How are we to do this? May I suggest in very simple ways: listening to others; showing compassion; sharing our faith in Jesus and his resurrection; understanding others; giving them reason to hope; sharing our own healing journey with them. Allow me to share one small example with you:
Returning north years back, I gave a ride to a young lady that we will call Rhonda. She was hitch-hiking back home from a stint in jail for breaching her parole, a parole from her first offence of drinking on her community which was a dry reserve. A 26-year-old mother of three, her current boyfriend in jail, the father of her children looking after the kids, she tried to make light of her situation, calling it all a ‘holiday’ but underneath her carefree façade, it was obvious there was a deep hurt that was probably the source of the drinking.
I gently invited her into conversation, and her story began to unfold. She had quit school because her teacher was making sexual advances towards her, and she was afraid to tell anyone. Her mother was still alive, but sickly, and she was afraid she would die soon. Her father had died six years earlier. She said she was close to him, but then admitted he was an alcoholic and used to beat her mom.
Her reaction to his abusive behavior was to sit still, be quiet and in that sense, she became the ‘lost child’ and with a laugh, admitted that she still was – lost in alcohol. Then she blurted out her father used to accuse her of not being his child. That was when she started drinking and became a teen-age alcoholic. She admitted she felt fear, anger, sadness, loss and grief when she remembered her father.
I shared with her my own experience of anger towards my father, and the process of forgiving and being reconciled with him. I told her about the letter expressing my feelings towards him that I wrote and read out loud to a pillow, eleven years after his death, and what a moment of healing that was for both of us. I wish now I would have had a copy of my book Walk A New Path to give her which contains that story.
When we arrived at the intersection where she was getting off, I took out the small bible I carried in the glove box of the car. I shared with her Mt 18:15 where Jesus teaches the necessity of forgiving, and shows us how to do just that. I encouraged her to write a letter to her father with love as a way of trying to forgive him and being reconciled with him. She said she had a bible in her pocket, and would try. I prayed with her for a moment, and we parted. As I drove away I felt that joy of the Holy Spirit Paul talks about in the second reading. I was sure she went on her way with a sense of hope she did not have before – hope not just for another ride, but for a new life for herself.
As I looked back over this incident, the words of the first reading seem to ring so true: “I have set you to be a light for the Gentiles, so that you may bring salvation to the ends of the earth,” “Those destined for eternal life became believers,” “Thus, the word of the Lord spread throughout the region,” “And the disciples were filled with joy and with the Holy Spirit.” My brothers and sisters, there is no vocation greater than this, and we are all called to that great missionary task.

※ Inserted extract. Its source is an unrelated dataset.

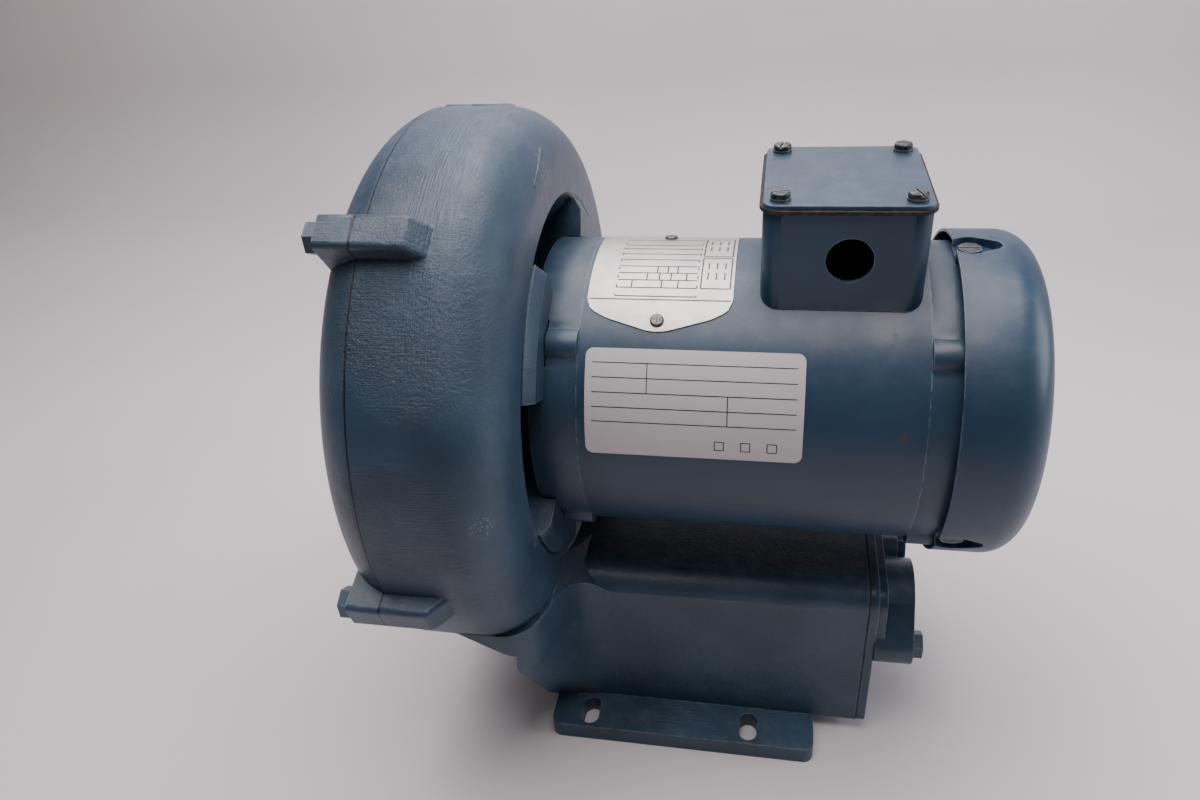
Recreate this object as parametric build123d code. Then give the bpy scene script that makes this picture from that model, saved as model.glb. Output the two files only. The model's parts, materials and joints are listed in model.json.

God is calling our youth to serve their brothers and sisters as priests, religious, married couples and lay leaders. This is vocation Sunday – let our response be generous.
The Eucharist is a sharing in that heavenly banquet right here and now, that makes present for us the healing love and forgiveness of God that we are commissioned to take to the ends of the earth.
So, believe in the Good News of Jesus, and bring salvation and eternal life to others.